**Requirements**
Using the material below, print the line that contains "return parts", the line that contains "for node in", and every line in between, exactly and nothing else.

**Dataset section**
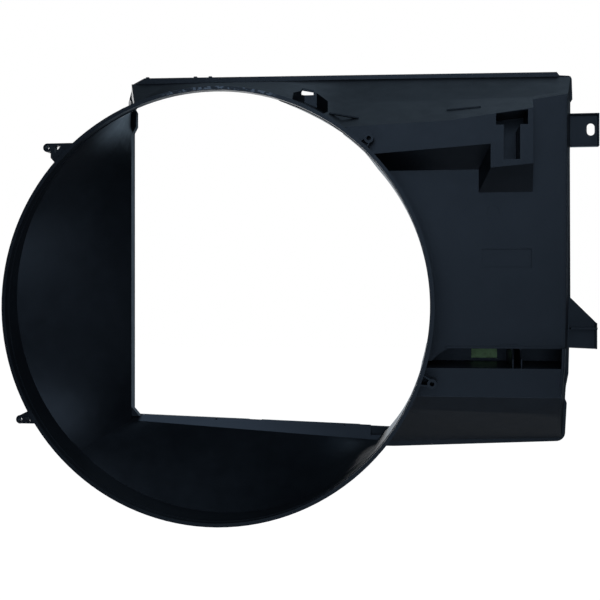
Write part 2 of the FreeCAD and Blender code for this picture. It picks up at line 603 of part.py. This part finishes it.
def boss(x, z, foot):
    """A guard screw post beside the ring, tied to it by two webs with a gap between them."""
    post = disc(GUARD_BOSS_R, GUARD_DEPTH, foot, x, z)
    angle = math.atan2(z, x)
    reach = math.hypot(x, z)
    webs = []
    for side in (-1, 1):
        lean = side * 0.026
        tip = (reach * math.cos(angle + lean * 0.45), reach * math.sin(angle + lean * 0.45))
        root = ((RING_R - 3) * math.cos(angle + lean), (RING_R - 3) * math.sin(angle + lean))
        dx, dz = 0.9 * math.sin(angle), -0.9 * math.cos(angle)
        webs.append(prism_y([(tip[0] - dx, tip[1] - dz), (tip[0] + dx, tip[1] + dz),
                             (root[0] + dx, root[1] + dz), (root[0] - dx, root[1] - dz)], GUARD_DEPTH, foot))
    body = joined([post] + webs).cut(disc(RING_R, 0, BODY_DEPTH))
    return body.cut(disc(GUARD_HOLE_R, 0, foot, x, z))


def ear(x, z, web, gap):
    """A guard screw ear that stands out from the ring's free side and is carried out or in with it."""
    d0, d1 = 3.0, 13.0
    shift = (RING_R - DRAWN_RING_R) / math.hypot(x, z)
    dx, dz = x * shift, z * shift
    web = [(px + dx, pz + dz) for px, pz in web]
    gap = [(px + dx, pz + dz) for px, pz in gap]
    body = disc(EAR_R, d0, d1, x + dx, z + dz).fuse(prism_y(web, d0, d1))
    body = body.cut(disc(RING_R + RIM_PROUD, 0, RIM_LENGTH)).cut(disc(RING_R, 0, BODY_DEPTH))
    return body.cut(prism_y(gap, 0, 20.0)).cut(disc(GUARD_HOLE_R, 0, 20.0, x + dx, z + dz))


def channel_ribs():
    """Two upright ribs that guide the tank's foot."""
    ribs = []
    for x in (337.7, 347.2):
        ribs.append(prism_x([(RIB_FRONT, PANEL_BOTTOM_Z), (CHANNEL_DEPTH, PANEL_BOTTOM_Z),
                             (CHANNEL_DEPTH, LEDGE_TOP_Z[1]),
                             (RIB_FRONT, stretch(RIB_FRONT, LEDGE_DEPTH, CHANNEL_DEPTH, *LEDGE_TOP_Z))],
                            x - 1.0, x + 1.0).cut(box(0, FAR, 0, PANEL_DEPTH, -60.0, 0)
                                                  .common(prism_x([(0, 0), (PANEL_DEPTH, 0), (PANEL_DEPTH, -50.0),
                                                                   (RIB_FRONT, -60.0), (0, -60.0)], 0, FAR))))
    return Part.makeCompound(ribs)


def foot_pocket_parts():
    """The slot in the channel's back, the closed pocket behind it and the pad in the pocket."""
    x0, x1, z0, z1 = FOOT_SLOT
    back = CHANNEL_DEPTH + WALL
    slot = box(x0, x1, CHANNEL_DEPTH - 1, back, z0, z1)
    shell = box(x0 - 2, x1 + 2, back, back + PAD + 3.5, z0 - 2, z1 + 2)
    shell = shell.cut(box(x0, x1, back - 1, back + PAD + 1.5, z0, z1))
    pad = box(x0, x1, CHANNEL_DEPTH + 0.5, back + PAD + 1.5, z0, z1)
    return slot, shell, pad


# ------------------------------------------------------------------ nodes
def nodes():
    parts = {}
    rest = moulding()
    for name, region in regions():
        parts[name] = without_slivers(rest.common(region))
        rest = rest.cut(region)
    rest = without_slivers(rest)
    slot, shell, pad = foot_pocket_parts()
    parts["foot_channel"] = rest.fuse(channel_corner()).cut(slot)
    parts["foot_pocket"] = shell
    parts["foot_pad"] = pad
    parts["channel_ribs"] = channel_ribs()
    parts["tank_seat"] = tank_seat(parts["tank_seat"])
    parts.update(flanges())

    opening = t_opening(0, 0, BAND_DEPTH + WALL + 4)
    parts["hook_block"] = parts["hook_block"].cut(opening)
    parts["hook_pocket"] = hook_pocket()
    parts["top_deck"] = joined([parts["top_deck"]] + deck_ridges()).cut(opening)

    sight = box(*CLIP_WINDOW, FAR)
    for name in ("clip_pocket", "top_deck"):
        parts[name] = parts[name].cut(sight)

    angle = math.radians(RING_SLOT_ANGLE)
    x_slot, z_slot = RING_R * math.cos(angle), RING_R * math.sin(angle)
    hole = Part.makeBox(8.0, 5.5, 3.2, FreeCAD.Vector(-4.0, -2.75, -1.6))
    hole.rotate(FreeCAD.Vector(0, 0, 0), FreeCAD.Vector(0, 1, 0), -RING_SLOT_ANGLE)
    hole.translate(at(x_slot, RING_SLOT_DEPTH, z_slot))
    parts["fan_ring"] = parts["fan_ring"].cut(hole)

    wedge = prism_y([(WINDOW_LEFT, -129.5), (WINDOW_LEFT, -141.0), (-124.5, -141.0)], COLLAR_DEPTH + 2, FLANGE_DEPTH)
    dots = [disc(1.3, COLLAR_DEPTH, FLANGE_DEPTH, x, sill_height(x) - 2.0) for x in (-26.0, 138.0)]
    parts["window_sill"] = parts["window_sill"].fuse(wedge).cut(joined(dots))

    parts["upper_mount_tab"] = upper_mount_tab()
    parts["lower_gusset_bracket"] = lower_gusset_bracket()
    parts["guard_boss_upper"] = boss(*GUARD_UPPER_RIGHT, BAND_DEPTH)
    parts["guard_boss_lower"] = boss(*GUARD_LOWER_RIGHT, LEDGE_DEPTH)
    parts["guard_ear_upper"] = ear(*GUARD_UPPER_LEFT,
                                   [(-195.0, 188.8), (-150.0, 188.8), (-180.0, 160.0), (-191.0, 172.0), (-191.0, 180.0)],
                                   [(-186.5, 185.5), (-179.0, 185.5), (-186.5, 176.5)])
    parts["guard_ear_lower"] = ear(*GUARD_LOWER_LEFT,
                                   [(-228.5, -126.2), (-200.0, -112.0), (-195.0, -135.8), (-228.5, -135.8)],
                                   [(-221.0, -128.6), (-217.6, -127.2), (-215.4, -133.0), (-220.0, -133.0)])
    return parts


def main():
    os.makedirs("parts", exist_ok=True)
    for name, shape in nodes().items():
        shape.exportStep("parts/" + name + ".step")


if __name__ == "__main__":
    main()
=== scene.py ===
"""Radiator fan shroud: finishes for each part of the moulding, and a plain studio round it."""
import math

import bmesh
import bpy
from bpy.props import FloatProperty, FloatVectorProperty, PointerProperty
from mathutils import Euler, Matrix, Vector
from mathutils.bvhtree import BVHTree


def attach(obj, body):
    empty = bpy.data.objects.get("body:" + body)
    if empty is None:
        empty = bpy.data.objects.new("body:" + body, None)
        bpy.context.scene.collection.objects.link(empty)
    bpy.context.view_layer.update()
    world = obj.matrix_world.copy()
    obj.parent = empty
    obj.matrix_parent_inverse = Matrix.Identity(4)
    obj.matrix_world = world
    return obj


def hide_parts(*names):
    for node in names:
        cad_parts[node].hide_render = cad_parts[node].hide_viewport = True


bl_info = {
    "name": "Radiator fan shroud",
    "version": (1, 0, 0),
    "blender": (4, 5, 0),
    "location": "View3D > Sidebar > Shroud",
    "description": "Finishes the parts of a moulded fan shroud and sets up its studio",
    "category": "Object",
}

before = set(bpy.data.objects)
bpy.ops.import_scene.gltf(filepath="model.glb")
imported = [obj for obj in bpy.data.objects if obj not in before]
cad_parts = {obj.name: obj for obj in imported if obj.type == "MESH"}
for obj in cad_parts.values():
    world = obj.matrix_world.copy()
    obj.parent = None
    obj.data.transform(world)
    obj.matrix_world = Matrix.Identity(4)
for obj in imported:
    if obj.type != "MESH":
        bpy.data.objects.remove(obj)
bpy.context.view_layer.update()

MERGE = 1e-6                        # metres within which a moulded part's loose corners are one
TOUCH = 6e-5                        # metres within which two parts share a wall
FLAT = math.radians(0.4)            # faces this near to one plane are one face
SHARP = math.radians(32)            # an edge that turns more than this stays crisp
BEVEL_STEPS = 2

SILL_LEFT = (-0.127, -0.121)        # where the painted light starts on the sill, beside the corner web
SILL_RIGHT = (-0.03, 0.17)          # where the painted light thins out
BEAD_RADIUS = (0.2456, 0.2462)      # inside of the bead on the ring's lip, from the fan's axis
BEAD_DEPTH = (0.0015, 0.0035)       # back of the bead
GLINTS_LEFT = (-0.062, -0.045)       # ends of the stretch of painted glints
GLINTS_RIGHT = (0.060, 0.078)
GLINTS_ABOVE = (0.1, 0.12)

RING_PARTS = ("fan_ring",)
FUNNEL_PARTS = ("funnel_left", "funnel_bottom")
SILL_PARTS = ("window_sill",)
PLENUM_PARTS = ("top_deck", "clip_pocket", "raised_band", "band_soffit", "side_wall", "lower_deck")
TANK_PARTS = ("hook_block", "hook_pocket", "tank_seat", "foot_channel", "channel_ribs", "foot_pocket",
              "tank_ledge")
FLANGE_PARTS = ("flange_top", "flange_bottom", "flange_left", "flange_right")
FIXING_PARTS = ("upper_mount_tab", "lower_gusset_bracket", "guard_boss_upper", "guard_boss_lower",
                "guard_ear_upper", "guard_ear_lower")
PAD_PARTS = ("foot_pad",)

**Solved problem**
    return parts


def main():
    os.makedirs("parts", exist_ok=True)
    for name, shape in nodes().items():
        shape.exportStep("parts/" + name + ".step")


if __name__ == "__main__":
    main()
=== scene.py ===
"""Radiator fan shroud: finishes for each part of the moulding, and a plain studio round it."""
import math

import bmesh
import bpy
from bpy.props import FloatProperty, FloatVectorProperty, PointerProperty
from mathutils import Euler, Matrix, Vector
from mathutils.bvhtree import BVHTree


def attach(obj, body):
    empty = bpy.data.objects.get("body:" + body)
    if empty is None:
        empty = bpy.data.objects.new("body:" + body, None)
        bpy.context.scene.collection.objects.link(empty)
    bpy.context.view_layer.update()
    world = obj.matrix_world.copy()
    obj.parent = empty
    obj.matrix_parent_inverse = Matrix.Identity(4)
    obj.matrix_world = world
    return obj


def hide_parts(*names):
    for node in names:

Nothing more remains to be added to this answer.